While the Naturalization Act of 1790 established the rules for U.S. citizenship, it explicitly limited naturalization to “free white persons,” excluding Black Americans and other non-white individuals. This was a deliberate attempt to block enslaved persons and their descendants from laying claim to the land they were forced to live on and cultivate, fueling systemic discrimination and violence for generations. Seventy-six years later, the 14th Amendment introduced and sanctioned birthright citizenship as a corrective to anti-Black exclusion, finally guaranteeing citizenship to all people born on American soil.

However, Trump continues his futile attempt to rewrite history through a lily-white lens. His anti-immigration agenda seeks to undermine a constitutional principle rooted in racial justice. These efforts reveal how immigration policy has long been entangled with anti-Blackness and structural racism, not only through exclusionary laws, but also through narratives that criminalize Black immigrants and erase their contributions. Institutional racism embedded in immigration laws and enforcement has resulted in persistent inequitable outcomes.

The Chinese Exclusion Act of 1882 banned Chinese immigrants outright. Later laws, like the Immigration Act of 1917 and the Immigration Act of 1924, went even further, banning immigrants from large parts of Asia and setting quotas that favored Europeans. African immigration was almost impossible because quotas were based on existing U.S. populations, where Africans were barely represented due to earlier anti-Black policies. 

How Racial Justice Fueled More Humane and Equitable Immigration Laws 

The Immigration and Nationality Act of 1952 removed explicit racial restrictions from immigration law. However, meaningful change only accelerated two years later with Brown v. Board of Education, when the concept of “separate but equal” was legally dismantled. In this instance, collective action challenged entrenched racism and expanded access to rights and opportunities for people of all races, helping spark what would be known as the Civil Rights Movement, which continues to this very moment in history. Fear-driven policies harm everyone, while inclusive policies — such as public education, healthcare access and economic stability — benefit all communities. 

The Immigration and Nationality Act of 1965 followed the passage of the 1964 Civil Rights Act and the 1965 Voting Rights Act, dismantling the racist quota system and laying the foundation for modern immigration policy that opened doors to immigrants from Africa, Asia and Latin America. Today, immigrants comprise nearly 14 percent of the U.S. population, compared to 5 percent in 1965. This shift has enriched American culture, fueled economic growth, and reinforced civil rights principles by embedding racial equality into immigration law. 

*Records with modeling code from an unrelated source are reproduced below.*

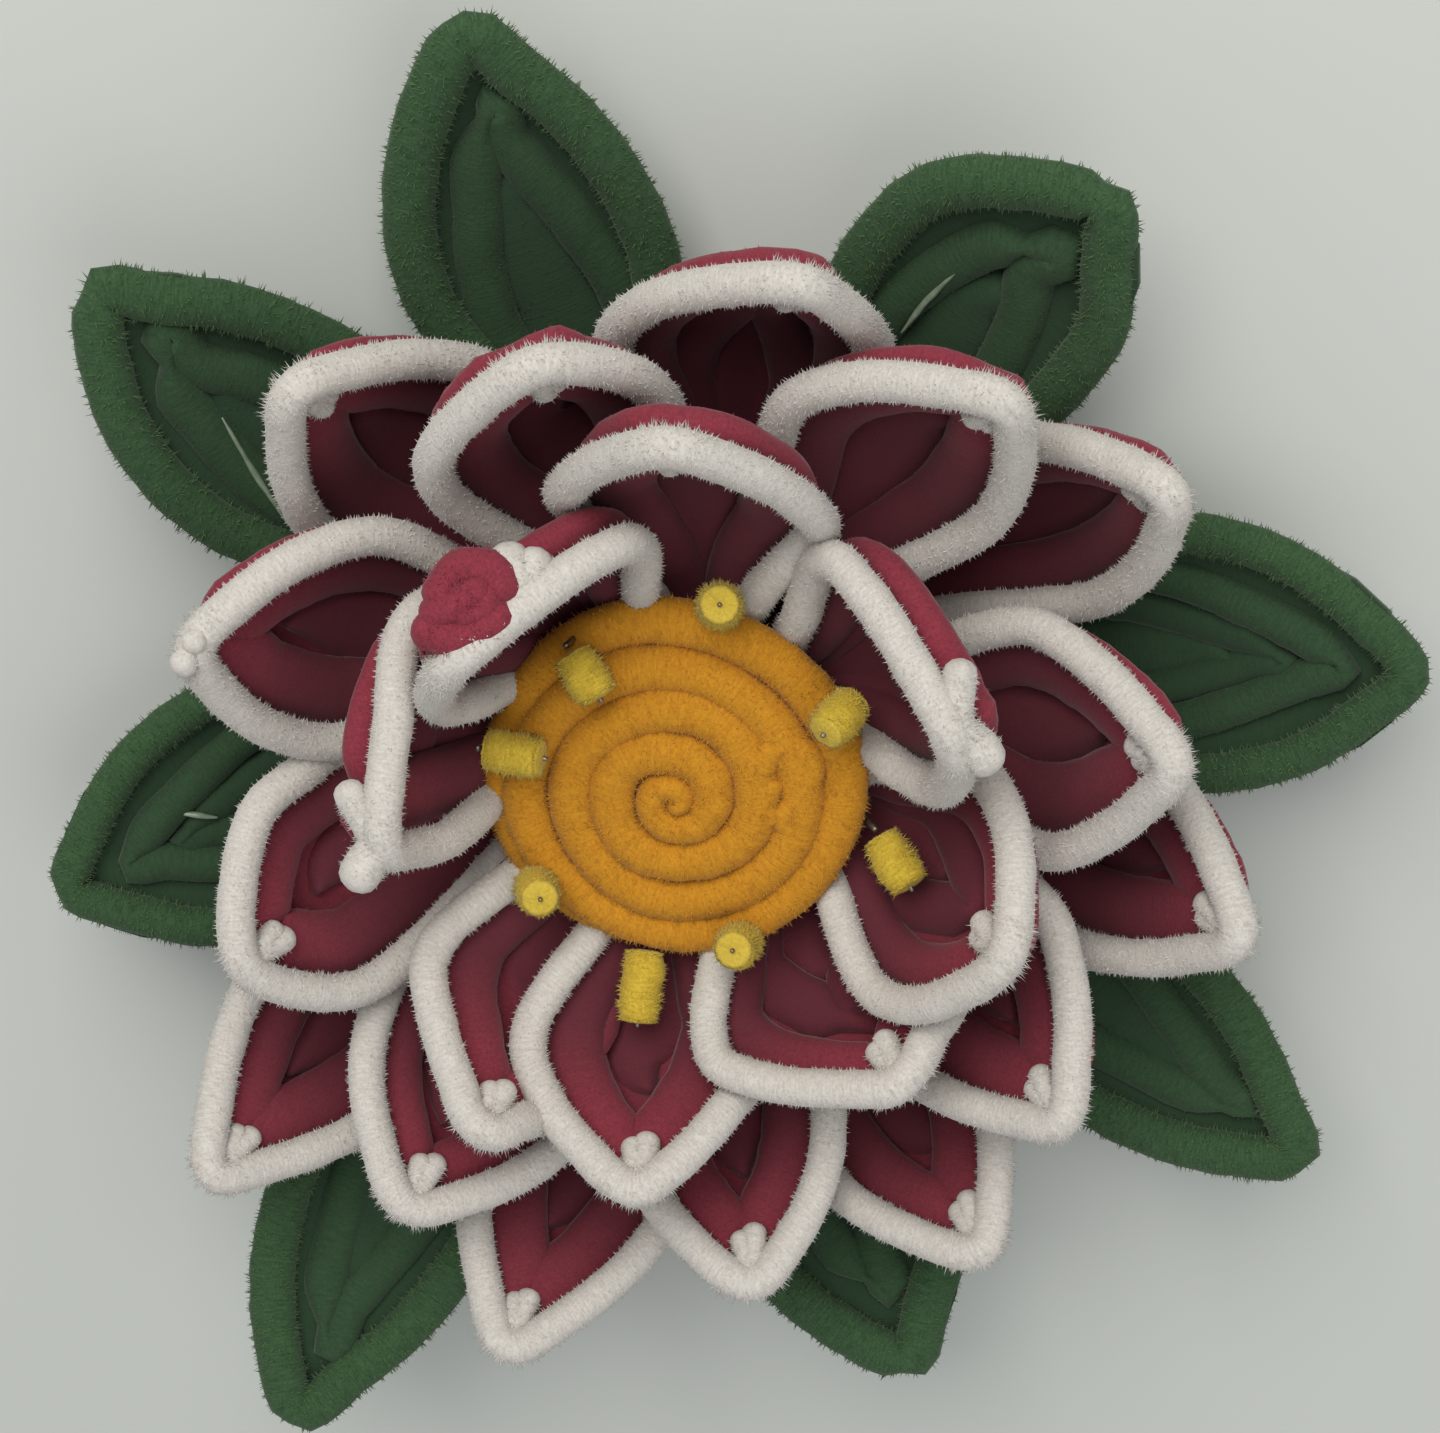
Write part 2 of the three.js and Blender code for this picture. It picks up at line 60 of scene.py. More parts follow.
# One line a petal, the foremost of its ring first: number, swing of the tip, reach, rise, left and right
# half widths, roll, bluntness of the tip, and the kind of its nub
PETALS = {
    "inner": [
        (1, -10, 38.5, 57, 22, 11, 0, 0.6, "out_right"),
        (8, -9, 44, 54, 15, 17, -8, 0.68, "in"),
        (7, 5, 45, 51.5, 15, 20, -20, 0.56, "in"),
        (6, 4, 49, 57, 12, 17, 0, 0.62, "in"),
        (5, 24, 48, 57, 14, 15.5, -3, 0.5, "in"),
        (3, 9, 35, 58, 12, 21, -3, 0.65, "out_top"),
        (4, 11, 35, 56, 5.5, 23.5, 0, 0.63, "out_left"),
        (2, 8, 52, 56, 15, 15.5, -4, 0.6, "in"),
    ],
    "middle": [
        (1, -3, 62, 48.5, 14, 16.5, -7, 0.55, "in"),
        (2, -3, 68.5, 49.5, 17.5, 11, 4, 0.62, "in"),
        (3, 1, 61, 49.5, 18, 11, 10, 0.8, "in"),
        (4, 11, 62.5, 50, 14.5, 15.5, 3, 0.65, "side"),
        (5, 8, 59.5, 51, 12.5, 16, 0, 0.9, "in"),
        (6, 0, 69, 49.5, 16, 16.5, -4, 0.7, "in"),
        (7, -5, 69, 49, 12, 15, -6, 0.73, "in"),
        (8, -7, 64, 49, 15.5, 15.5, 0, 0.59, "in"),
    ],
    "outer": [
        (1, 1, 73, 42.5, 11.5, 13, -2, 0.63, "in"),
        (2, -3, 69.5, 43.5, 20, 13, 6, 0.67, "in"),
        (3, 5, 70, 42.5, 17, 14, 9, 0.6, "in"),
        (5, 6, 84.5, 48, 15, 15, 0, 0.62, "in"),
        (6, -7, 84.5, 49, 17, 13.5, 3, 0.65, "in"),
        (7, -4, 76.5, 43, 9.5, 18, -7, 0.72, "in"),
        (8, -3, 72.5, 43, 14.5, 16, -3, 0.6, "in"),
    ],
    "leaf": [
        (1, -5, 96.5, 25, 20.5, 18.5, -4, 0.68, None),
        (2, -2.5, 93, 30, 21.5, 13, -6, 0.85, None),
        (3, 3, 99.5, 24, 21, 14.5, 5, 0.62, None),
        (4, -7, 99, 27, 22, 12.5, 12, 0.68, None),
        (5, 4, 96, 25, 18.5, 21, 5, 0.67, None),
        (6, 3, 122, 41, 14, 20.5, -2, 0.7, None),
        (7, 5, 102.5, 32, 14.5, 21, -3, 0.76, None),
        (8, -3, 105, 29, 14, 19, -3, 0.66, None),
    ],
}

# Shape of every petal and leaf. A width of None is the petal's own bluntness.
WIDTH_STATIONS = [(0, 0.13), (0.2, 0.3), (0.4, 0.62), (0.64, 1), (0.87, None), (1, 0)]
NARROWEST = 0.05
CUP_SKEW = 1.3
DROP_END = 0.2

# Rims, bowls and leaves
STEM_RADIUS = 2.9
RIM_BODY = 2.5
RIM_STATIONS = [0.25, 0.38, 0.52, 0.66, 0.8, 0.92]
RIM_STEP = 1.4
CREST_REACH = 4.5
# Some petals show the backs of their bowls, which lie further behind the rim
OPEN_DROP = 4.2
BOWL_RADIUS = 2.3
BOWL_FLARE = -0.2
BOWL_TUCK = 1.4
# How strands fill a bowl or leaf: distance between two, how much they overlap, how much deeper each one
# lies, half height, and what is added to it at the edge
BOWL_STRANDS = {"pitch": 5.6, "overlap": 1.5, "sinks": 0.6, "thick": 2.1, "edge": 0.7}
BOWL_END = 0.97
BOWL_TIP_ROOM = 1.9
LEAF_STRANDS = {"pitch": 5.3, "overlap": 1.25, "sinks": 0.45, "thick": 2.5, "edge": 0}
LEAF_END = 0.985
LEAF_TIP_ROOM = 3.0
LEAF_TOOTH = 0.4
RAGGED_LEAF = 4
RAGGED_TOOTH = 0.85
STRAND_SHARES = [0, 0.12, 0.24, 0.36, 0.48, 0.6, 0.72, 0.84, 0.93]
STRAND_STEP = 1.6
STRAND_PINCH = 0.45
# The inner rims run on under the coil
ARM_REACH = 6.0
ARM_SINK = 1.5
# A stem is pressed down behind the petals in front of it, and under the coil
TUCK_MOST = 16.0
TUCK_BACK = 2.3
TUCK_BLUR = 4.0
COIL_PRESS = (22.0, 28.0)
COIL_CLEAR = 0.6
# Streaks of dried glue on some leaves: shares of the length and of the half width
GLUE = {
    2: [[(0.58, 0.32), (0.66, 0.29), (0.74, 0.25)]],
    4: [[(0.72, 0.1), (0.63, 0.35), (0.54, 0.66)]],
    5: [[(0.76, -0.19), (0.71, -0.04)]],
}
GLUE_RISE = 2.1
GLUE_SIZE = (0.7, 0.45)

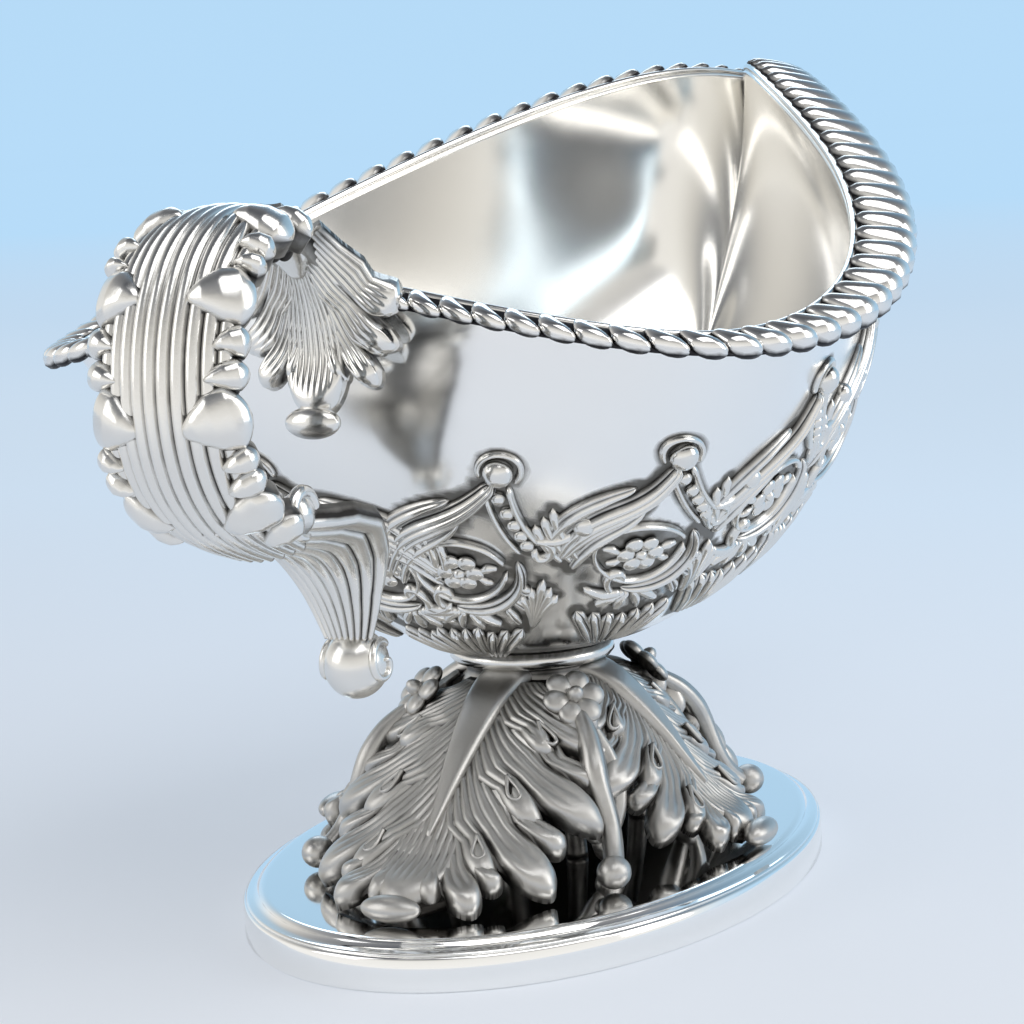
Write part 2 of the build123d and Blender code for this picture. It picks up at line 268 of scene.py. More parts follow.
def blob(b, centre, frame3, radii, pat=(0.2, 1.0), n=14, m=20):
    """Ellipsoid in a local frame (rows: right, forward, up)."""
    th = np.linspace(0.02, PI - 0.02, n)
    ph = np.linspace(0, 2 * PI, m, endpoint=False)
    a, c = np.meshgrid(th, ph, indexing="ij")
    loc = np.stack([np.sin(a) * np.cos(c) * radii[0], np.sin(a) * np.sin(c) * radii[1],
                    np.cos(a) * radii[2]], -1)
    p = np.asarray(centre, float) + loc @ np.asarray(frame3, float)
    # painted shading: bright on the side the frame's up row points to, dark on the far side
    tone = pat[0] + (pat[1] - pat[0]) * np.clip(np.cos(a) * 0.9 + 0.6, 0, 1)
    b.grid(p, tone, wrap_v=True, cap=True)


def smooth(x, lo, hi):
    """Step from 0 at lo to 1 at hi with soft ends."""
    k = np.clip((x - lo) / (hi - lo), 0, 1)
    return k * k * (3 - 2 * k)


# leaflets at the end of a lobe: from, to across its width, and how far each reaches
ONE = ((-1.0, 1.0, 1.0),)
PAIR = ((-1.0, 0.1, 0.88), (0.1, 1.0, 1.0))
THREE = ((-1.0, -0.42, 0.84), (-0.42, 0.40, 1.0), (0.40, 1.0, 0.82))


def lobe(b, place, side, root, tip, wide, base=0.3, leaflets=THREE, flutes=9, height=1.7,
         bend=(0.24, 0.66), waist=0.74, back=0.1):
    """One lobe of an acanthus leaf: flutes run from its root on the midrib to rounded leaflets."""
    low = -0.9
    n = 48
    m = 90
    s0 = np.mean(np.asarray(root, float), axis=0)
    half0 = np.linalg.norm(np.subtract(root[1], root[0])) / 2
    tip = np.asarray(tip, float)
    mid = s0 + (tip - s0) * bend
    q = np.sin(np.linspace(-PI / 2, PI / 2, m))
    k = np.linspace(0, 1, n)[:, None]
    reach = np.ones(m)
    swell = np.zeros(m)
    split = np.zeros(m)
    for lo, hi, far in leaflets:
        here = (q >= lo) & (q <= hi)
        x = np.clip((2 * q - lo - hi) / (hi - lo), -1, 1)
        round_off = (1 - np.sqrt(1 - x ** 2)) * (hi - lo) * wide * 0.75 / np.linalg.norm(tip - s0)
        reach = np.where(here, far - round_off, reach)
        swell = np.where(here, np.sqrt(1 - x ** 2), swell)
    for lo, _, _ in leaflets[1:]:
        split = np.maximum(split, np.exp(-((q - lo) / 0.06) ** 2))
    c = k * reach[None]
    near_part = ((1 - c) ** 2)[..., None] * s0
    centre = near_part + (2 * c * (1 - c))[..., None] * mid + (c ** 2)[..., None] * tip
    tangent = unit((1 - c)[..., None] * (mid - s0) + c[..., None] * (tip - mid))
    widths = [half0, half0 * 0.6 + wide * 0.3, wide * 0.84, wide * waist, wide, wide * 0.97, wide * 0.8]
    half = np.interp(c, [0, 0.22, 0.42, 0.55, 0.74, 0.9, 1], widths)
    u = centre[..., 0] - tangent[..., 1] * half * q[None]
    v = centre[..., 1] + tangent[..., 0] * half * q[None]
    groove = 1 - np.abs(np.sin(PI * flutes * (q + 1) / 2)) ** 0.7
    fluted = smooth(k, 0.0, 0.08) * (1 - smooth(k, 0.66, 0.9))
    crown = (1 - np.abs(q) ** 3.0) ** 0.5
    end = np.sqrt(np.clip(1 - (np.clip(k - 0.86, 0, 1) / 0.14) ** 2, 0, 1))
    tall = base + height * (0.42 + 0.58 * smooth(k, 0.1, 0.8))
    h = tall * (0.55 + 0.45 * crown[None]) + 0.9 * swell[None] * smooth(k, 0.6, 0.86)
    h = h - 0.5 * groove[None] * fluted - 0.9 * split[None] * smooth(k, 0.45, 0.75)
    h = low + (h - low) * end
    h[:, 0] = low
    h[:, -1] = low
    top = place(u * side, v, h)
    under = place(u * side, v, np.full_like(u, low))
    # flutes and splits between leaflets darkened (oxide and painted shade), painted highlight on the raised
    # crown, painted shade at the root where the lobe tucks in
    tone = 0.92 - 0.62 * groove[None] * fluted - 0.8 * split[None] * smooth(k, 0.4, 0.7)
    tone = tone * (0.5 + 0.5 * smooth(k, 0.0, 0.3)) * (0.45 + 0.55 * crown[None])
    tone = np.concatenate([np.clip(tone, 0, 1), np.full_like(tone, back)], 0)
    b.grid(np.concatenate([top, under[::-1]], 0), tone, wrap_u=True)


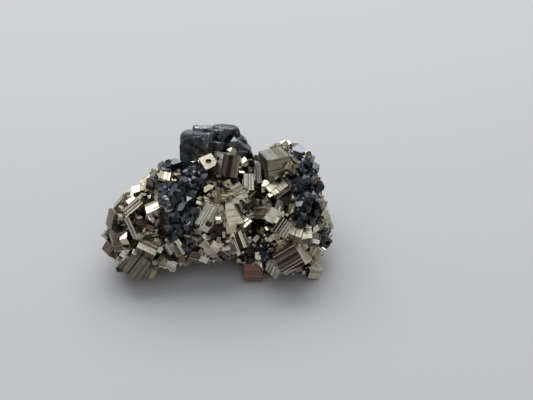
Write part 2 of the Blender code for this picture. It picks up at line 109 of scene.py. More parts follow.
# The massive pyrite under the crystals: lobes as (middle, half sizes).
LOBES = {
    "left_foot": ((-21.5, -9, 8.2), (6.5, 9, 9.5)),
    "left_body": ((-11.5, -4.5, 12), (11, 11, 10.5)),
    "left_hem": ((-13.5, -9.5, 8), (8, 7.5, 6.5)),
    "middle_hem": ((-1.5, -8.5, 8), (9.5, 7, 5.5)),
    "centre": ((0.5, -6.5, 14), (7.5, 9.5, 8.5)),
    "keel": ((3, 1, 8), (16, 12, 5.5)),
    "crown_seat": ((0, 5, 16), (10, 10, 8)),
    "right_shoulder": ((18, 3, 17.5), (7.5, 9.5, 8.5)),
    "right_body": ((20, -4, 12), (8, 9.5, 10)),
    "right_foot": ((19, -11, 6.8), (7.5, 7, 8)),
    "ember_foot": ((11, -10, 4.2), (6, 6, 5.5)),
    "bridge": ((8, 5, 12), (13, 8, 9)),
    "back_heel": ((1, 11, 6), (8.5, 7, 7.5)),
}

# Main pyrite crystals, in millimetres and degrees.
# across and up: where the crystal shows from the display side, from VIEW_MIDDLE.
# size: width, depth and height.  turn: yaw, pitch and roll against the line of sight.
# sink: how far its middle lies behind the lobe's surface, as a share of its depth.
MAIN_PYRITE = [
    # name, across, up, size, turn, sink, form
    ("crest_cube", 15.2, 9.6, (6.4, 6.4, 6.2), (20, 27, -4), 0.05, "level"),
    ("crest_cap", 17.0, 13.4, (2.2, 2.2, 2.0), (30, 20, 20), 0.20, "level"),
    ("window_cube", 2.1, 9.5, (5.2, 5.0, 5.8), (31, 8, 10), -0.40, "upright"),
    ("ring_crystal", -2.5, 9.3, (3.7, 3.4, 4.2), (19, -29, -35), -0.50, "level"),
    ("door_block", 8.0, 4.9, (2.7, 3.4, 4.3), (8, 4, 0), -0.20, "upright"),
    ("slab_left", 9.9, 7.9, (1.2, 3.6, 5.0), (12, 6, 2), -0.10, "upright"),
    ("slab_right", 11.3, 7.2, (1.3, 3.6, 5.0), (-14, 6, -3), -0.10, "upright"),
    ("slant_cube", 4.9, 2.3, (3.4, 3.4, 4.2), (8, 12, -28), 0.05, "level"),
    ("bright_block", 16.3, 3.0, (4.6, 3.8, 2.2), (5, 48, -33), -0.15, "level"),
    ("kite_crystal", 4.0, -3.6, (5.2, 5.4, 6.8), (6, 14, -8), 0.05, "pyritohedron"),
    ("step_crystal", -3.1, -3.1, (4.4, 4.6, 6.2), (24, 22, 30), 0.05, "upright"),
    ("step_side", -5.2, -4.4, (2.6, 3.0, 4.2), (40, 12, 18), 0.15, "upright"),
    ("ribbed_cube", 4.7, -10.7, (5.0, 5.0, 5.0), (12, 4, -20), 0.05, "upright"),
    ("diamond_cube", -1.6, -13.0, (3.3, 3.3, 3.4), (6, 14, 40), 0.10, "level"),
    ("grey_plate", -6.4, -9.8, (5.2, 2.6, 3.0), (10, 48, 28), 0.10, "level"),
    ("foot_cube", -19.0, -13.0, (5.2, 4.8, 4.6), (8, 52, 32), -0.05, "upright"),
    ("toe_cube", -21.8, -17.0, (6.6, 6.0, 6.0), (-4, 2, 38), 0.10, "upright"),
    ("toe_tip", -18.5, -19.2, (3.2, 3.4, 3.0), (20, -6, 25), 0.10, "upright"),
    ("striped_bar", -22.4, -2.8, (5.8, 3.4, 3.0), (4, 46, -38), 0.05, "upright"),
    ("white_flake", -17.0, -2.6, (3.8, 3.0, 3.4), (-8, 54, -30), -0.15, "upright"),
    ("wave_crystal", -22.1, 0.8, (5.0, 3.8, 2.6), (6, 46, -6), 0.15, "upright"),
    ("rise_slab", -18.8, 4.9, (3.4, 2.8, 1.6), (6, 52, -30), 0.30, "upright"),
    ("rise_cube", -16.8, 6.2, (3.0, 3.2, 3.0), (22, 24, 34), 0.20, "upright"),
    ("rim_plate", -13.4, 5.2, (5.2, 2.8, 3.4), (10, 46, 20), -0.45, "level"),
    ("edge_upper", -26.8, -5.2, (4.4, 4.0, 4.6), (34, 18, 14), 0.20, "level"),
    ("edge_middle", -26.2, -10.0, (4.6, 4.2, 4.4), (22, 24, -12), 0.15, "pyritohedron"),
    ("edge_lower", -27.6, -12.8, (4.0, 4.2, 4.0), (44, 6, 30), 0.30, "level"),
    ("edge_blade", -24.0, -7.6, (1.6, 4.0, 5.6), (30, 8, -24), 0.00, "upright"),
    ("ember_left", -20.6, -6.4, (2.8, 2.6, 2.2), (12, 16, 8), 0.05, "level"),
    ("ember_right", -18.0, -7.0, (2.6, 2.4, 2.0), (-10, 30, 12), 0.05, "level"),
    ("shelf_plate", -18.0, -8.6, (3.4, 2.6, 2.0), (6, 52, -10), 0.00, "level"),
    ("low_prism", -13.2, -12.6, (2.6, 2.8, 3.2), (28, 14, -30), 0.10, "upright"),
    ("low_blade", -10.6, -12.0, (1.6, 3.0, 4.6), (18, 10, -38), 0.10, "upright"),
    ("low_block", -12.8, -16.6, (3.2, 3.2, 2.8), (16, 20, 24), 0.20, "level"),
    ("hem_block", -8.4, -15.4, (3.6, 3.0, 2.6), (34, 12, -22), 0.10, "level"),
    ("rust_block", 1.9, -14.4, (3.0, 2.4, 1.9), (-6, 10, 32), 0.05, "level"),
    ("stage_crystal", 15.0, -3.7, (5.0, 4.4, 4.6), (14, 4, 22), 0.00, "pyritohedron"),
    ("stage_rib", 16.6, -1.4, (1.8, 2.6, 3.2), (-12, 16, 10), 0.05, "upright"),
    ("zebra_cube", 17.7, -7.5, (4.6, 4.2, 4.4), (-8, 2, 34), -0.15, "upright"),
    ("fan_left", 20.6, -8.3, (3.4, 5.0, 2.4), (4, 48, 24), -0.50, "level"),
    ("fan_right", 23.3, -8.9, (3.4, 5.2, 2.4), (-4, 50, -8), -0.50, "upright"),
    ("giant_cube", 19.8, -15.3, (6.8, 6.4, 6.6), (-21, -4, -30), -0.15, "level"),
    ("giant_shoulder", 17.2, -10.9, (3.4, 3.0, 2.4), (10, 26, -24), 0.10, "level"),
    ("corner_block", 25.3, -18.8, (3.4, 3.2, 3.4), (26, 16, 18), 0.05, "level"),
    ("rim_upper", 26.6, -1.6, (3.2, 3.4, 3.6), (-24, 14, 20), 0.60, "level"),
    ("rim_middle", 27.7, -6.0, (3.8, 3.4, 4.2), (-34, 10, -10), 0.50, "upright"),
    ("rim_lower", 27.2, -9.8, (4.8, 3.8, 3.8), (-18, 20, 26), 0.45, "level"),
    ("ember_cube", 9.2, -18.4, (5.0, 4.6, 4.6), (6, 16, 3), 0.10, "level"),
    ("sill_block", 13.4, -19.2, (3.2, 3.0, 2.8), (20, 18, 14), 0.10, "level"),
    ("dark_cube", 6.8, -0.8, (3.0, 3.0, 2.8), (-22, 28, 26), 0.05, "upright"),
    ("grey_cube", 2.2, 1.2, (2.8, 2.8, 2.6), (6, 20, 4), 0.05, "level"),
    ("reed_block", -0.4, 0.8, (2.0, 2.6, 3.6), (14, 12, -6), 0.05, "upright"),
    ("olive_cube", 8.6, -4.2, (3.4, 3.2, 3.0), (10, 26, -16), 0.10, "pyritohedron"),
    ("tan_cube", 7.6, -1.9, (2.0, 2.2, 2.4), (-20, 22, 30), 0.00, "level"),
    ("bright_kite", 0.5, -3.2, (2.0, 2.4, 3.8), (18, 20, -16), -0.05, "level"),
    ("gully_cube", 10.4, -6.6, (3.4, 3.4, 3.4), (30, 30, 10), 0.10, "level"),
]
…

While Trump attempted to disparage Rep. Omar and her racial background, her story embodies long-championed American ideals, demonstrating how resilience, opportunity and inclusion can transform lives. She fled civil war in Somalia, became a U.S. citizen and now serves in Congress. Her presence represents the promise of America: that refugees and immigrants not only contribute to, but are, in fact, the foundational pillars of, democracy and leadership

Why Immigration and Racial Justice are Foundational to Democracy 

With the barrage of racialized insults and inflammatory language over the last decade of Trump’s rhetoric, it can be tempting to dismiss them for the sake of our collective sanity. But these words are designed to erode our sense of what is acceptable, making harmful actions more likely. We cannot afford to be complacent.

When language is weaponized to erase racial justice and cement racial hierarchy, the very foundation of justice begins to crack. This fascist rhetoric seeks to resurrect the ghosts of Jim Crow and carve inequality into the bedrock of our nation. But as Rep. Omar’s personal history attests, America’s strength lies in its diversity of all human experiences and backgrounds. The days of this country’s legalized caste system are over.

We no longer dream of an inclusive America. We demand it, we build it, and we will not settle for anything less than justice and inclusion for all. The National Immigration Law Center recognizes and asserts that people of all communities — especially those living at the intersections of race, gender, sexuality and ability — are people of inherent value.

We refuse to normalize racist verbal assaults. We must not become numb. We must listen, we must respond, and we must react. That is how we win.